## BEGIN
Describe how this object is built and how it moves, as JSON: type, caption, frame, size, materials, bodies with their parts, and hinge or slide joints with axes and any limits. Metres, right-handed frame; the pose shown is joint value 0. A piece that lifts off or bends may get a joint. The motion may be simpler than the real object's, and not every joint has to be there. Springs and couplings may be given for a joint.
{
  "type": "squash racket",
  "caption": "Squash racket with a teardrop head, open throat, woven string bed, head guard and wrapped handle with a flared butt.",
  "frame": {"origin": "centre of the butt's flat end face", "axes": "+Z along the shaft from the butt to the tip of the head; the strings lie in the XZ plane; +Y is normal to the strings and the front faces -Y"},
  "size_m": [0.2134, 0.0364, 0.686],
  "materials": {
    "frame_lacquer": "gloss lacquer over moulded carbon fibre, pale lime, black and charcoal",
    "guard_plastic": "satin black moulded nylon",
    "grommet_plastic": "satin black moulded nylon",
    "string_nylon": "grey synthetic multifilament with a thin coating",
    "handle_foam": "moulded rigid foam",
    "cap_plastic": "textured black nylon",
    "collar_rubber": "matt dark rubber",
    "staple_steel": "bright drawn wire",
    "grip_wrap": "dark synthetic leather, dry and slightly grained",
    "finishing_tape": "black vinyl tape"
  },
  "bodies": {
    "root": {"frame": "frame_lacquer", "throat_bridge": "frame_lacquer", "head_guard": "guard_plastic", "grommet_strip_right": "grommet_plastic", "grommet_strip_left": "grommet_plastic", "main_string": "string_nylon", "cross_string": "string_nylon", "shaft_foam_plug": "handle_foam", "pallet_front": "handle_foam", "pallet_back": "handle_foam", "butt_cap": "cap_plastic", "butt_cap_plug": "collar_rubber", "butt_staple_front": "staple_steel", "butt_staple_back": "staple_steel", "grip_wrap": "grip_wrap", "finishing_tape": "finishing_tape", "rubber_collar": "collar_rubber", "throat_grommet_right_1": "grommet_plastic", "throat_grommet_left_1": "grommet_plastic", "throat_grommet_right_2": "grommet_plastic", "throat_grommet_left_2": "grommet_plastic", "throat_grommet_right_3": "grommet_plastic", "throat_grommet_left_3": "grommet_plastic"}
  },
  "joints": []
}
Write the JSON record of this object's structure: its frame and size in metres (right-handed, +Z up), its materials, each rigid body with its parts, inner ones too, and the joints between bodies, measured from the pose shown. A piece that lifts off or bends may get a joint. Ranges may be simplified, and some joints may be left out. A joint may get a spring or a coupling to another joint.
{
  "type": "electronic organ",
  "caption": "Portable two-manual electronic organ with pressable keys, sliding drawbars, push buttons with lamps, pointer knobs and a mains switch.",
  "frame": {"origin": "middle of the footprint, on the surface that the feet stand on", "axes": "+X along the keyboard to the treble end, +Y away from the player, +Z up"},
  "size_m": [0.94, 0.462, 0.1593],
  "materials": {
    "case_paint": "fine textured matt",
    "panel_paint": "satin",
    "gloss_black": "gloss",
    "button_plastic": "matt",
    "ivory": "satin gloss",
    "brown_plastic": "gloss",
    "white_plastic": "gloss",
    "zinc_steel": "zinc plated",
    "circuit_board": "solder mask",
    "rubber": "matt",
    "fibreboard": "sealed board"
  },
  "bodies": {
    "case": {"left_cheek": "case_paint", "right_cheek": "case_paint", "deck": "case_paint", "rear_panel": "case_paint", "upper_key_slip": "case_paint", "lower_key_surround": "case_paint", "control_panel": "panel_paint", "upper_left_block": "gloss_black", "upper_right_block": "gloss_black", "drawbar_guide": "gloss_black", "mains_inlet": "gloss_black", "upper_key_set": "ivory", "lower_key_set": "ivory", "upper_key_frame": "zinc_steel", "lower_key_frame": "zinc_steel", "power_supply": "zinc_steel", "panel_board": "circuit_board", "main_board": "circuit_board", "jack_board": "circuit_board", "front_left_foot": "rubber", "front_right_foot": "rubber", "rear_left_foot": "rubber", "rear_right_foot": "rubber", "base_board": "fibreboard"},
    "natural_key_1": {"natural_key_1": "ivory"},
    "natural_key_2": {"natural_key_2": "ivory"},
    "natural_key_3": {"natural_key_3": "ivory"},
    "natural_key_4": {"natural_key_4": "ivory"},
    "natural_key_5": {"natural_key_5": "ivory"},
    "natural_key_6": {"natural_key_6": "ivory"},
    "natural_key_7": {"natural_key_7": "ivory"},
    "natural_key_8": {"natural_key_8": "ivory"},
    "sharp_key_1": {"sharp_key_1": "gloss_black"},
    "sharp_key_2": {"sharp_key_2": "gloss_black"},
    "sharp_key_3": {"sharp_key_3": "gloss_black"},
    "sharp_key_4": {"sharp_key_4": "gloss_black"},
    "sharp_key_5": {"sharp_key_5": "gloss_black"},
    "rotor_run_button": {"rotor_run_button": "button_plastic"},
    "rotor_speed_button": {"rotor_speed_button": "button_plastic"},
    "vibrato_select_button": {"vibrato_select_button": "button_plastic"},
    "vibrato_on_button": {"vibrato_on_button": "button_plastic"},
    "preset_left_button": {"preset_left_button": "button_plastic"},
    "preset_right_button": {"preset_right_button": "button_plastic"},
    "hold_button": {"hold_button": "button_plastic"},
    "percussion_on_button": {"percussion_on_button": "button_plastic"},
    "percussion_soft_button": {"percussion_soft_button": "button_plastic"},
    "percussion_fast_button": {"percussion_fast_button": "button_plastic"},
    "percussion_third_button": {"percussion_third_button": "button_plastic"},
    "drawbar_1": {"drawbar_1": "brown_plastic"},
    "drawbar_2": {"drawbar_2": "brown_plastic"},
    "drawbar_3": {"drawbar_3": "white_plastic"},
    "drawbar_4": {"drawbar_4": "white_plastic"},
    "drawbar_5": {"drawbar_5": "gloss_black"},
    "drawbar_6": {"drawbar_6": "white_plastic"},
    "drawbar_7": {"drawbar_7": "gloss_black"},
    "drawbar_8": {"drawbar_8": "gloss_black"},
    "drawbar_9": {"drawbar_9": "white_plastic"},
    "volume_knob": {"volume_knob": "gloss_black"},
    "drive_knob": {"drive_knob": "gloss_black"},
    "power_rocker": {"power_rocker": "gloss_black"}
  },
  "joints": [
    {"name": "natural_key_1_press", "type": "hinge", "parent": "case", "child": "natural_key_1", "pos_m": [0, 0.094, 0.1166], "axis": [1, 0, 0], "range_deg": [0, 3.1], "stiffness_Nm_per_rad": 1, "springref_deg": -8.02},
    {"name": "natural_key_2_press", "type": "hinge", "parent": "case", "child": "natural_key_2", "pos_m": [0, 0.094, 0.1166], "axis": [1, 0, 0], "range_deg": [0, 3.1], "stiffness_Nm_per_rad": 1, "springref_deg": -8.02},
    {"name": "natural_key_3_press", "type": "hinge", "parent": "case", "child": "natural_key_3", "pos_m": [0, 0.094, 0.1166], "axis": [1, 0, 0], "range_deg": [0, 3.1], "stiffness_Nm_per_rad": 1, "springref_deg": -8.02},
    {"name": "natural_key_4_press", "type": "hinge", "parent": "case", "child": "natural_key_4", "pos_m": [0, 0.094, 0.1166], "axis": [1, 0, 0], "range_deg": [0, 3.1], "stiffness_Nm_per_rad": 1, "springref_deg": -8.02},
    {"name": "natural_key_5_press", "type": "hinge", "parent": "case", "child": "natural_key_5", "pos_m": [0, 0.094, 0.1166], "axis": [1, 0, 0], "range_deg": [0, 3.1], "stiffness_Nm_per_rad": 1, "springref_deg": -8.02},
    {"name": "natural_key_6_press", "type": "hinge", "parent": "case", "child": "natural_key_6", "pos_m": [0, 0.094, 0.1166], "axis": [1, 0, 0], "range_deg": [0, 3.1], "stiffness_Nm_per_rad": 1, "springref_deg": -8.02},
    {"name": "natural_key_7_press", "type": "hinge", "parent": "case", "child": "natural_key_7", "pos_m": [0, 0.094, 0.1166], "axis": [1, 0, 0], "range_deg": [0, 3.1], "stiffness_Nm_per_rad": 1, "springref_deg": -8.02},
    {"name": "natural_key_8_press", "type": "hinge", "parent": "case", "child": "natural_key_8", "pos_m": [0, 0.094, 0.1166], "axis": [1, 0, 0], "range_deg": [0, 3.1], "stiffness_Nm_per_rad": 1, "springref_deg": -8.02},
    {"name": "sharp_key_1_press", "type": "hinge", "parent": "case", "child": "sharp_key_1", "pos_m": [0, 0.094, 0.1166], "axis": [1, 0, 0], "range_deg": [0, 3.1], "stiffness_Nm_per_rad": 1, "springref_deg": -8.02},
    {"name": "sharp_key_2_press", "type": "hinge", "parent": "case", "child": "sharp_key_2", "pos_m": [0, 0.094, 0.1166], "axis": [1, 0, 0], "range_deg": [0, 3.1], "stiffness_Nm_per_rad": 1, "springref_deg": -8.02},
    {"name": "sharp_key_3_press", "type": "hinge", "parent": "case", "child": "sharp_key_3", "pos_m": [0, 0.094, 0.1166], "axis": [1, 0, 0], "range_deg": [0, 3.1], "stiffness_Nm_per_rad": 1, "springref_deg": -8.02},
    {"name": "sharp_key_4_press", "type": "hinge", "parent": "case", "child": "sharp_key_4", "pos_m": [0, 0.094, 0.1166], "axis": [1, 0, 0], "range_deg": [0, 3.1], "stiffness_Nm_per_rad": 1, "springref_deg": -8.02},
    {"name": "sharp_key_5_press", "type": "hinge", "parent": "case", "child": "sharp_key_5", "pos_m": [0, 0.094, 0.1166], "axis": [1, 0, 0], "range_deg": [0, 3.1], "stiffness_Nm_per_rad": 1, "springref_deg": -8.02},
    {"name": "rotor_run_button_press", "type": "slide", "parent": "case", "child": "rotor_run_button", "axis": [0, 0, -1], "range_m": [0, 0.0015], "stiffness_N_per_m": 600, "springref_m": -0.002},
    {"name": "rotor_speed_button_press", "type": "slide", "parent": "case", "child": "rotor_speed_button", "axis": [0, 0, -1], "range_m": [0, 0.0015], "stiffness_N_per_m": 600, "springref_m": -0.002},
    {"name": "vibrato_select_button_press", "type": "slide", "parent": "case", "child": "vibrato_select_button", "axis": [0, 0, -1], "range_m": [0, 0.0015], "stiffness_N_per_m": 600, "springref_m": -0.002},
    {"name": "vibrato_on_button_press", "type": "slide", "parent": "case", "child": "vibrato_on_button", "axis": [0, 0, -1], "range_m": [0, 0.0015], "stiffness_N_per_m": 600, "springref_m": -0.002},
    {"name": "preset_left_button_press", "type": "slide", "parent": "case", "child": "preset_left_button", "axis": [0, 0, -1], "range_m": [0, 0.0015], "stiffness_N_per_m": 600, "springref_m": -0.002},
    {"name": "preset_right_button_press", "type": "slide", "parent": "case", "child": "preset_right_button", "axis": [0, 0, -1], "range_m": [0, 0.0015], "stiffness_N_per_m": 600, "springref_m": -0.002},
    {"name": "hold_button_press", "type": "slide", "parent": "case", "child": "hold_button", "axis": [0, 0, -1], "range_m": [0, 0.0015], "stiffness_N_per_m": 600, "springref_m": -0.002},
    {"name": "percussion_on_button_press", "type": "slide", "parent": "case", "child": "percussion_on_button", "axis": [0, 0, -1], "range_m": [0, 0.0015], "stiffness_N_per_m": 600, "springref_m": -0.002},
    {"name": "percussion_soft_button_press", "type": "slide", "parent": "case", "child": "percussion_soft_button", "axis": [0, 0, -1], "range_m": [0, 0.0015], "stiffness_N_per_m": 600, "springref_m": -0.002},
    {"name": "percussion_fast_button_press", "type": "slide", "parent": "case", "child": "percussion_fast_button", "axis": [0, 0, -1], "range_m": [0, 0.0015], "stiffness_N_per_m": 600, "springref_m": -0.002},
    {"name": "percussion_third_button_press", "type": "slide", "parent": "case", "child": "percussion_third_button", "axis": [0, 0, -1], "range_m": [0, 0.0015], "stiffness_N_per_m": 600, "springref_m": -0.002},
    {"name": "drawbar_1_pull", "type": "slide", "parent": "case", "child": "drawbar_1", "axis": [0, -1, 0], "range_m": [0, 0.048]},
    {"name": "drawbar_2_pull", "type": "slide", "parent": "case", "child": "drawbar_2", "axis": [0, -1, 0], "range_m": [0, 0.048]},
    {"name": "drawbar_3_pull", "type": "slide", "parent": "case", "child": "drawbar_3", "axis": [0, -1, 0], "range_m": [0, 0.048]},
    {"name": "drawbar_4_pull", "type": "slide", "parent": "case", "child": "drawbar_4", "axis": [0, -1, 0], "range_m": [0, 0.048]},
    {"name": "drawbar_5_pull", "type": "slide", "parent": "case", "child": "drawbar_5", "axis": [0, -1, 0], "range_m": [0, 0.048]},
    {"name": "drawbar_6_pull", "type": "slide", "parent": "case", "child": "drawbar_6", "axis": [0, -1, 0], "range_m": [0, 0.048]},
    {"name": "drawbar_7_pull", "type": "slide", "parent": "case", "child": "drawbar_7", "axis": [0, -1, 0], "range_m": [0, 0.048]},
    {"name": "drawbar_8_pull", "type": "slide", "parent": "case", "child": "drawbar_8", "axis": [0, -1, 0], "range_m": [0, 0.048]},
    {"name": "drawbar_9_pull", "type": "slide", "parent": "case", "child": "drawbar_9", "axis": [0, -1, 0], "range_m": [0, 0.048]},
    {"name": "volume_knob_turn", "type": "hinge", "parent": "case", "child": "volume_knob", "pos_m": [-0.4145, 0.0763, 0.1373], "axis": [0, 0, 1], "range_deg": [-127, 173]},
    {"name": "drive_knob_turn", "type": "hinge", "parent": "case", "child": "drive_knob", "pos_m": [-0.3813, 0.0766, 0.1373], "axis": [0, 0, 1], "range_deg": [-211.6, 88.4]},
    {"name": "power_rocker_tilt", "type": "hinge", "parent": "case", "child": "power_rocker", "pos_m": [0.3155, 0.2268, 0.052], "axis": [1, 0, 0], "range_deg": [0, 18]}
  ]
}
## END
• **REQUIREMENT**
Which lines contain "rigid"? Copy each of them out.

• **RESPONSE**
    "handle_foam": "moulded rigid foam",
Write the JSON record of this object's structure: its frame and size in metres (right-handed, +Z up), its materials, each rigid body with its parts, inner ones too, and the joints between bodies, measured from the pose shown. A piece that lifts off or bends may get a joint. Ranges may be simplified, and some joints may be left out. A joint may get a spring or a coupling to another joint.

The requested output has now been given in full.